One of UC Riverside’s oldest buildings is getting a makeover.
Part of Pierce Hall has been fenced off since January as work takes place on a $60 million renovation that will replace old mechanical, electrical, and plumbing systems, expand restrooms on all floors, and update fire alarm systems.
The project will also modernize the more than 114,000-square-foot facility, built in 1966, with new class laboratories that will support STEM programs.
Construction is being done in phases, starting with the north wing where crews have put up temporary construction walls to separate it from the rest of the building, which remains in use, said Dave Bomba, project manager with UCR’s Planning, Design and Construction department.
Work began with the demolition of interior concrete walls in the north wing, which will be renovated to create instructional laboratories on the first and second floors. On the third floor, existing labs will be renovated to support low- to medium-intensity research.
Four antiquated instructional labs in the center wing will also be renovated while a new seminar room will be added to the south wing.
The first phase is expected to continue through December. The second phase, focusing on mechanical, electrical, and plumbing upgrades, will take place between January 2020 and March 2021, after which the project is anticipated to be complete.
The mechanical, electrical, and plumbing equipment and fixtures are all housed in the basement and will be replaced with more modern equipment, Bomba said.
That poses some challenges to construction crews as they have to lower in equipment and materials with cranes through outdoor vents, he said. During the replacement of electrical equipment, the building will be powered through auxiliary generators.
As part of the construction work, contractor W.E.-O’Neil has set up modular buildings and construction equipment in a fenced-off central campus location.

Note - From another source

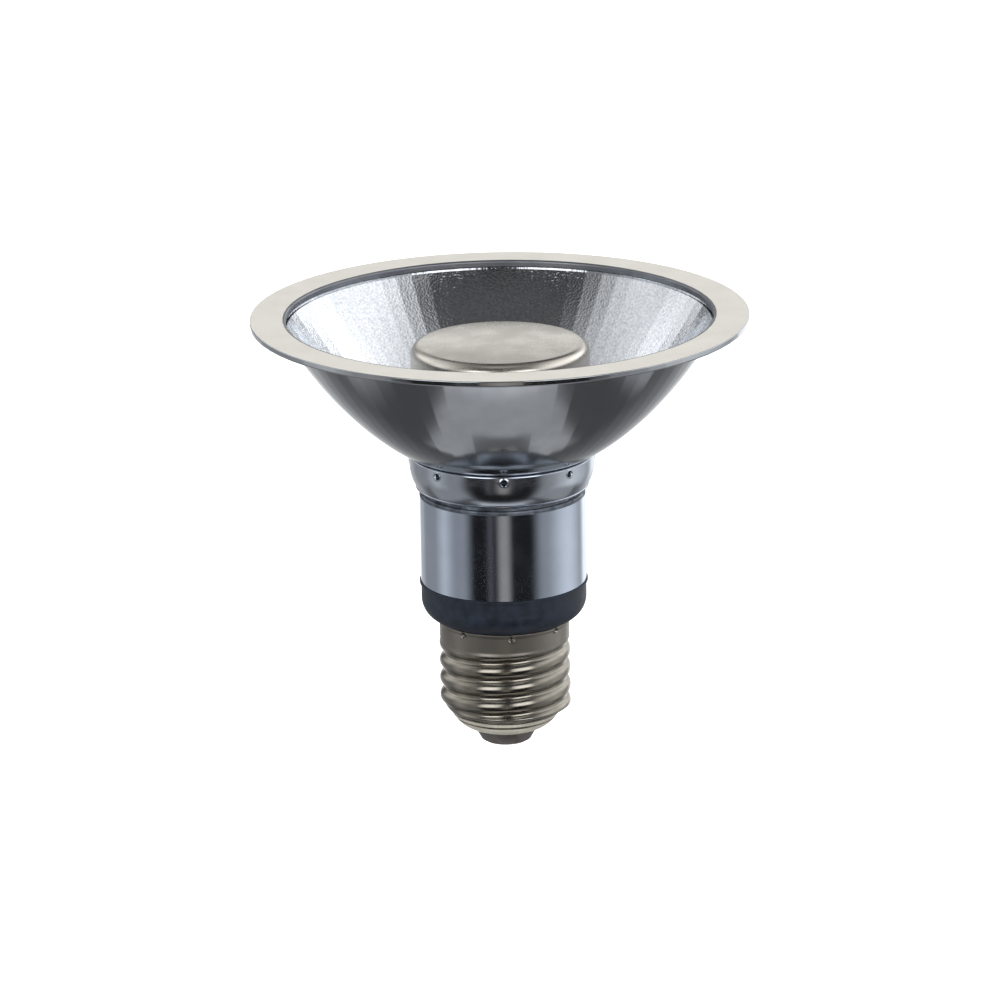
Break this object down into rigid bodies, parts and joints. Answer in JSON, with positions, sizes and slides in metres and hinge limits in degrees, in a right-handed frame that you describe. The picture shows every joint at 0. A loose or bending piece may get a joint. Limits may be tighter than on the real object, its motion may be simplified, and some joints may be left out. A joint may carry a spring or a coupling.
{
  "type": "reflector spot lamp",
  "caption": "Screw-cap reflector spot lamp: fluted aluminium bowl with a flat rim, a capped light source in its middle, a polished can and an insulating ring over the cap.",
  "frame": {"origin": "centre of the contact's flat face, at the lamp's foot", "axes": "+Z along the lamp's axis, from the contact to the rim; the lamp's front is -Y"},
  "size_m": [0.0984, 0.0984, 0.088],
  "materials": {
    "spun_aluminium": "spun and polished, fluted and hammered inside",
    "polished_can": "drawn and polished",
    "cap_aluminium": "pressed, satin",
    "post_aluminium": "turned and milled",
    "housing_plastic": "moulded, matt",
    "nickel_shell": "nickel plated, rolled",
    "dark_glass": "smooth, dark",
    "contact_metal": "tinned",
    "fastener_steel": "zinc plated",
    "opal_diffuser": "opal",
    "light_board": "white solder mask on aluminium",
    "light_source": "phosphor under clear resin",
    "circuit_board": "green solder mask",
    "capacitor_sleeve": "shrunk sleeve",
    "film_capacitor_case": "moulded case",
    "ferrite": "sintered",
    "winding_tape": "taped copper winding",
    "choke_body": "shrunk sleeve",
    "component_resin": "moulded resin",
    "resistor_lacquer": "lacquered",
    "red_insulation": "extruded",
    "black_insulation": "extruded",
    "brown_insulation": "extruded",
    "blue_insulation": "extruded"
  },
  "bodies": {
    "root": {"reflector_bowl": "spun_aluminium", "collar_ring": "polished_can", "housing_can": "polished_can", "glare_cap": "cap_aluminium", "led_post": "post_aluminium", "driver_housing": "housing_plastic", "driver_cover": "housing_plastic", "screw_shell": "nickel_shell", "base_insulator": "dark_glass", "centre_contact": "contact_metal", "cap_stud": "fastener_steel", "post_screws": "fastener_steel", "diffuser_ring": "opal_diffuser", "led_board_1": "light_board", "led_board_2": "light_board", "led_board_3": "light_board", "led_board_4": "light_board", "led_board_5": "light_board", "led_board_6": "light_board", "led_1": "light_source", "led_2": "light_source", "led_3": "light_source", "led_4": "light_source", "led_5": "light_source", "led_6": "light_source", "led_7": "light_source", "led_8": "light_source", "led_9": "light_source", "led_10": "light_source", "led_11": "light_source", "led_12": "light_source", "driver_board": "circuit_board", "electrolytic_capacitor": "capacitor_sleeve", "film_capacitor": "film_capacitor_case", "transformer_core": "ferrite", "transformer_winding": "winding_tape", "choke": "choke_body", "rectifier_bridge": "component_resin", "controller_chip": "component_resin", "fuse_resistor": "resistor_lacquer", "led_lead_positive": "red_insulation", "led_lead_negative": "black_insulation", "live_lead": "brown_insulation", "neutral_lead": "blue_insulation"}
  },
  "joints": []
}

Bomba said crews are trying to minimize disruptions, with some work performed at night. The College of Natural and Agricultural Sciences, which occupies much of the building, has also had to relocate some classes and offices, with Bomba noting staff, faculty, and students have taken it in stride.
“I think they know the end concept, even though it’s going to take two years, is going to be much better then what they have now,” he said.